#### Goal:
Pull every line containing the word "rigid" from the records.
Start of Source material
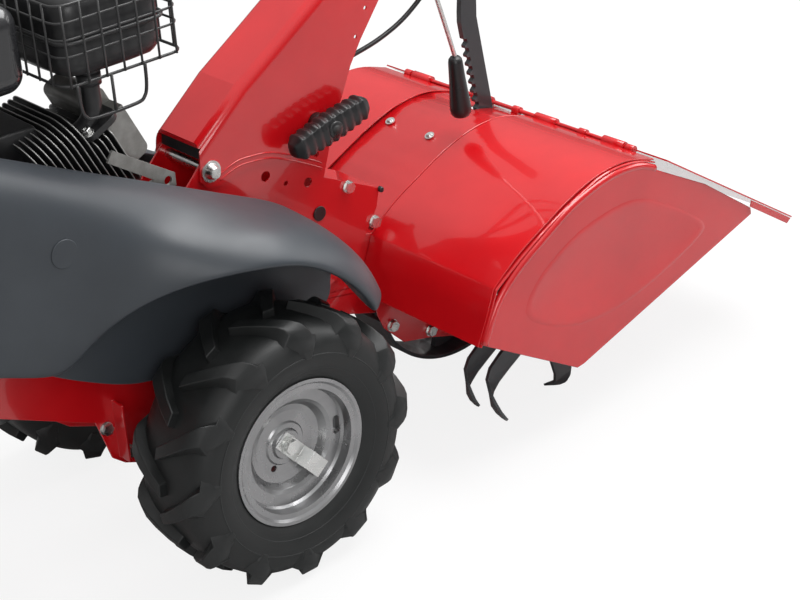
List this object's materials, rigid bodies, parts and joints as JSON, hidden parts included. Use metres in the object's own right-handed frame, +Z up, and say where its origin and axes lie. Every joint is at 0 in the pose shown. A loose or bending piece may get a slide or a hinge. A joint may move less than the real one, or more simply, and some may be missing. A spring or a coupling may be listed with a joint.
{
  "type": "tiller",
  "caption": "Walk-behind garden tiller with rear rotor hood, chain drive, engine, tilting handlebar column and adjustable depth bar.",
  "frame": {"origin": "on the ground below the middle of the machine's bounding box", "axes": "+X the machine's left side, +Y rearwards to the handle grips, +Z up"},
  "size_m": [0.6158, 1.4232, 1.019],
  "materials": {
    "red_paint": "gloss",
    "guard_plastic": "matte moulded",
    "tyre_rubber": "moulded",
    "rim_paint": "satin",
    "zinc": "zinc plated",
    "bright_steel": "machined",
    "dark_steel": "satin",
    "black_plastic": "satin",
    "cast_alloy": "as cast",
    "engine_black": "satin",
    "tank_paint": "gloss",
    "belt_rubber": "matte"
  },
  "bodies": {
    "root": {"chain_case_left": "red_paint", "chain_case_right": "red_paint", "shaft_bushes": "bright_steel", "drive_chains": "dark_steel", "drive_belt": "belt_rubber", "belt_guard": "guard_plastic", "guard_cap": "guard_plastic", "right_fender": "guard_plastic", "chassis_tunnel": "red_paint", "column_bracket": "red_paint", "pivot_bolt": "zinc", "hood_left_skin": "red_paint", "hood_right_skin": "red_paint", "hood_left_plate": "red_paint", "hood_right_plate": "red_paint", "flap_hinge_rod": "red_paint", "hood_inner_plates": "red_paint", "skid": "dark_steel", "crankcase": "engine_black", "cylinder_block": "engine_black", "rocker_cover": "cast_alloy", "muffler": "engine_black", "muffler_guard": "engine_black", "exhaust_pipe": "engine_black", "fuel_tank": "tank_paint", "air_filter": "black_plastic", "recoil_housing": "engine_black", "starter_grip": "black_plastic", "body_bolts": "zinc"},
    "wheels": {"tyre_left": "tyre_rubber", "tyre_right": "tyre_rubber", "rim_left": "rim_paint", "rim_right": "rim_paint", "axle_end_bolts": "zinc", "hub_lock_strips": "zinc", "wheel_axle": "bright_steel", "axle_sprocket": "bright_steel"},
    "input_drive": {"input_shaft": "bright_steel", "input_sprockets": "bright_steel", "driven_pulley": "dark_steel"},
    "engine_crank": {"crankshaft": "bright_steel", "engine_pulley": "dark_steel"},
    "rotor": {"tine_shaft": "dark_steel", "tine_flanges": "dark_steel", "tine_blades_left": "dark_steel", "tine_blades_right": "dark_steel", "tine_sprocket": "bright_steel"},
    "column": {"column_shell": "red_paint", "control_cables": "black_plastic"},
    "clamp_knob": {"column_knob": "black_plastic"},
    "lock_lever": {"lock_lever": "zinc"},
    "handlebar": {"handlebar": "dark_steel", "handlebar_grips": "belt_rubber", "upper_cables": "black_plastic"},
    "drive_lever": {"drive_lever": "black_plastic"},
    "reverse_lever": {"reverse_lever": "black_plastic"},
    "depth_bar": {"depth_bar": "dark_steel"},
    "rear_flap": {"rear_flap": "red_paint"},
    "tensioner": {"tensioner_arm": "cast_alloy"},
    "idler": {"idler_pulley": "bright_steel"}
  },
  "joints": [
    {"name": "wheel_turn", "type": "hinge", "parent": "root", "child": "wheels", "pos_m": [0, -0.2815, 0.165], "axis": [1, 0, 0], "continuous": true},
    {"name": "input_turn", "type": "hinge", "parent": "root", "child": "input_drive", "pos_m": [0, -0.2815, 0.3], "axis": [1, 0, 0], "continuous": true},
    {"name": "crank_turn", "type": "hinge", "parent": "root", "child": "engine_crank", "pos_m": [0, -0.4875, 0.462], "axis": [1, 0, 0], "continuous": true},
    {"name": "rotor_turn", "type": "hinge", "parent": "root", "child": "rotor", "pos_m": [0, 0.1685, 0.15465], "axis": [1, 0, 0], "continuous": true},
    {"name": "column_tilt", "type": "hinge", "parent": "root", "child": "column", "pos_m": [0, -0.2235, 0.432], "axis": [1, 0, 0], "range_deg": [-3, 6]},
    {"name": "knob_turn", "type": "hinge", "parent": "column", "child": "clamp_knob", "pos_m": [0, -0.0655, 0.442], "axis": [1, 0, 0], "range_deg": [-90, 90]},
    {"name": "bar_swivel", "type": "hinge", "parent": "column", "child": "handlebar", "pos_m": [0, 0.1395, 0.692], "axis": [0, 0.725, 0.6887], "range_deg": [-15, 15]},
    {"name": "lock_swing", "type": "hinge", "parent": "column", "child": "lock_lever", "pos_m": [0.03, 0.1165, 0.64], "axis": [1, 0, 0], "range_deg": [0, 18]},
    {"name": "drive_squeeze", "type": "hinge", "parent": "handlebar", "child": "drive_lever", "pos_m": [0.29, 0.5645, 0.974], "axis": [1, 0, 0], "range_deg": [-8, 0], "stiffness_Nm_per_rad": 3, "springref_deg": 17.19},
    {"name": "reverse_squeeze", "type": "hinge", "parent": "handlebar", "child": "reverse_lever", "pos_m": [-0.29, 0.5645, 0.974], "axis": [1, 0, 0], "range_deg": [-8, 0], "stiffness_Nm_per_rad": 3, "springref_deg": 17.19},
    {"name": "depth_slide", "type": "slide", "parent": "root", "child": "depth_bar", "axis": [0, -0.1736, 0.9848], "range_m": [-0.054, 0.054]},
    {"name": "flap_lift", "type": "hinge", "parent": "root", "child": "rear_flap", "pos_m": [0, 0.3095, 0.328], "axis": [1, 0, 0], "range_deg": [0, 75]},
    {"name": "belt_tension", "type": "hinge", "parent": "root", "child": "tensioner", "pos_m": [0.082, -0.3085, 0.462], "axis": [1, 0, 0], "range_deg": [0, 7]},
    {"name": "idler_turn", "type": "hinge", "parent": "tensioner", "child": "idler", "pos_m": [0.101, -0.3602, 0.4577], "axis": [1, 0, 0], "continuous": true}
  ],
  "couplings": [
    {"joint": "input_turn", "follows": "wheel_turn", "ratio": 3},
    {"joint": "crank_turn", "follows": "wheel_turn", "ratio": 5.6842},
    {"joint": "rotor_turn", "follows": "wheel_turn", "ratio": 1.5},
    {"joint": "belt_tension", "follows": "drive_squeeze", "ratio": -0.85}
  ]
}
End of Source material
Start of Source material
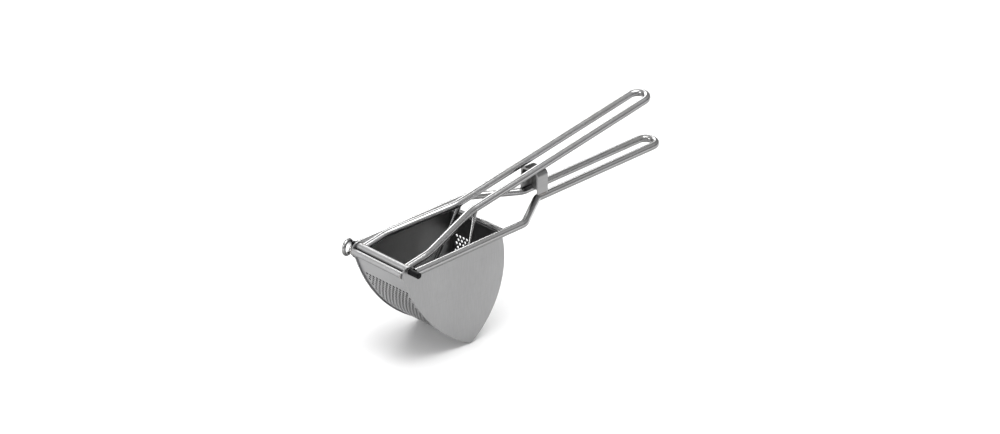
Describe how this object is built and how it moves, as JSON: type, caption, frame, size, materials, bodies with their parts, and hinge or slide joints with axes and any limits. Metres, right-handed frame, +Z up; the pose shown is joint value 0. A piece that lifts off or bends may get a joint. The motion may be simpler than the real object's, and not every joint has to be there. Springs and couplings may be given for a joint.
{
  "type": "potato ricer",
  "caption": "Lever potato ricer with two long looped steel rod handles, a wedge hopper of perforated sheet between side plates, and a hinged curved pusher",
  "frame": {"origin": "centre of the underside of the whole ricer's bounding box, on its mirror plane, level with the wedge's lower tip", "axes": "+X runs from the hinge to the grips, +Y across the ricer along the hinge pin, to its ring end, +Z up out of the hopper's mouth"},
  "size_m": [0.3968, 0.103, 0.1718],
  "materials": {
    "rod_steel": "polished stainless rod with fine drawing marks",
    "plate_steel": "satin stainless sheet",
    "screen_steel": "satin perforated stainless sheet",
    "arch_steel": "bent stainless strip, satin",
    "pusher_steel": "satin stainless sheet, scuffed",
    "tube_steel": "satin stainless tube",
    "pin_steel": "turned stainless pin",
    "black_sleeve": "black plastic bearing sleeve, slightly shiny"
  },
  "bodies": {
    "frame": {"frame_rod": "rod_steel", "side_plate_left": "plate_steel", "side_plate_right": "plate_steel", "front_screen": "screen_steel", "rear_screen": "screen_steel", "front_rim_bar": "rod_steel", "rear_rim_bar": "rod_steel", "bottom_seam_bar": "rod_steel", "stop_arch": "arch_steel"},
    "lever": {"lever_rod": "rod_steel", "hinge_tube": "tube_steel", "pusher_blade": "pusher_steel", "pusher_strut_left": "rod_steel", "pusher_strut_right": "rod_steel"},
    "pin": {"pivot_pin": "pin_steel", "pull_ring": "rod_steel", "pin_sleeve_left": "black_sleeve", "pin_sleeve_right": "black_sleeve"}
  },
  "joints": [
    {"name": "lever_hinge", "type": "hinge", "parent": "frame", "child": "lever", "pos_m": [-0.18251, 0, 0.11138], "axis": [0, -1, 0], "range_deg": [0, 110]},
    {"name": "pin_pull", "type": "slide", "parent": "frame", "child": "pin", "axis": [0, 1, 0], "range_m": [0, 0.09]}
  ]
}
End of Source material
Start of Source material
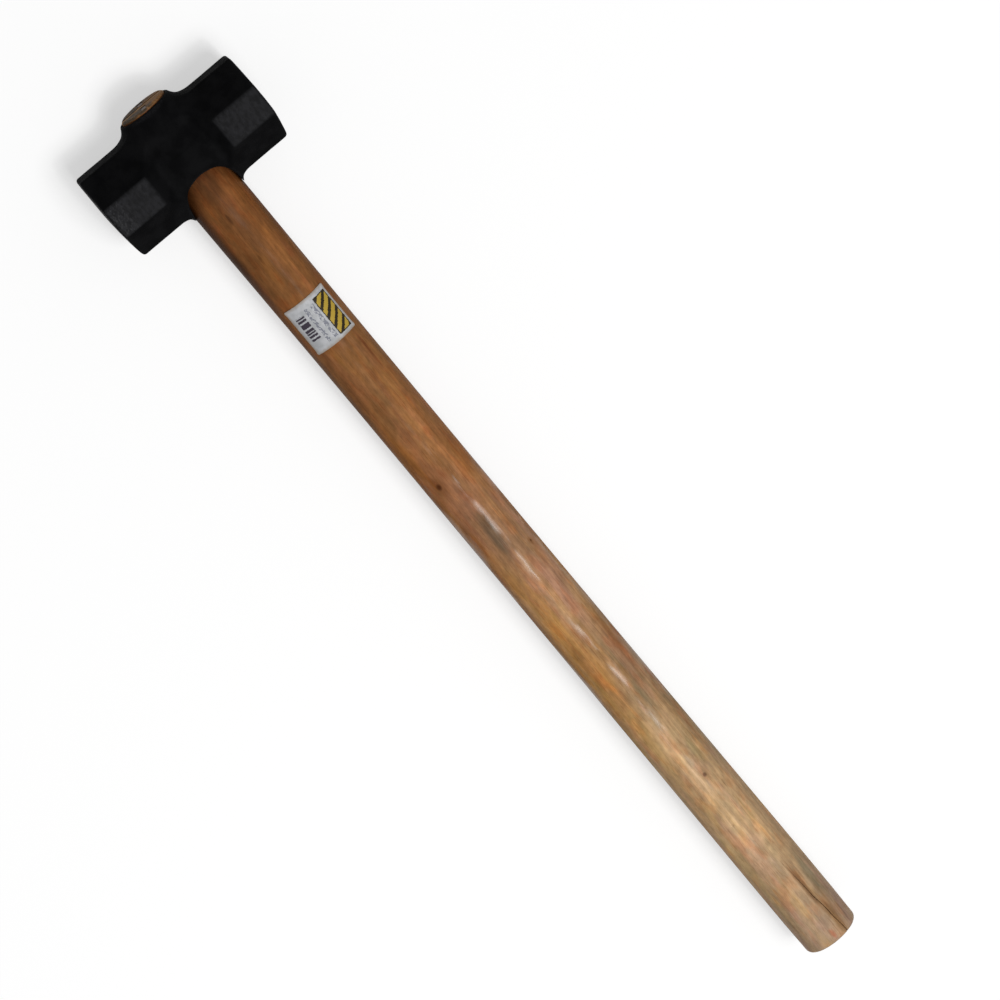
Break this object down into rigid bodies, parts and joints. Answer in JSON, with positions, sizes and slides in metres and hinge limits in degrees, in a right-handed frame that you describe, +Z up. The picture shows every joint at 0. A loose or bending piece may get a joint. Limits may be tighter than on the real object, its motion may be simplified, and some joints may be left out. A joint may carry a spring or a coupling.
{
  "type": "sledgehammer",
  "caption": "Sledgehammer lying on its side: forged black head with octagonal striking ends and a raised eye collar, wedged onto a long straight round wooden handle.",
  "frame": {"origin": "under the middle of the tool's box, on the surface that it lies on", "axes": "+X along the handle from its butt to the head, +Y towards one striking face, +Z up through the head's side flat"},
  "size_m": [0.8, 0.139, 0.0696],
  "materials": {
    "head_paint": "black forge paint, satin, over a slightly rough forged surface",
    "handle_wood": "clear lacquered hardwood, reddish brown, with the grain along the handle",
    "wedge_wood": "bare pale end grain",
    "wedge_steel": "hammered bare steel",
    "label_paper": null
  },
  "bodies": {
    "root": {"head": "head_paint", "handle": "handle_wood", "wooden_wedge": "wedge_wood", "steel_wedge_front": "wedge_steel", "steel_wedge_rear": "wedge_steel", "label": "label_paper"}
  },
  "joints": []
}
End of Source material
#### Full solution:
List this object's materials, rigid bodies, parts and joints as JSON, hidden parts included. Use metres in the object's own right-handed frame, +Z up, and say where its origin and axes lie. Every joint is at 0 in the pose shown. A loose or bending piece may get a slide or a hinge. A joint may move less than the real one, or more simply, and some may be missing. A spring or a coupling may be listed with a joint.
Break this object down into rigid bodies, parts and joints. Answer in JSON, with positions, sizes and slides in metres and hinge limits in degrees, in a right-handed frame that you describe, +Z up. The picture shows every joint at 0. A loose or bending piece may get a joint. Limits may be tighter than on the real object, its motion may be simplified, and some joints may be left out. A joint may carry a spring or a coupling.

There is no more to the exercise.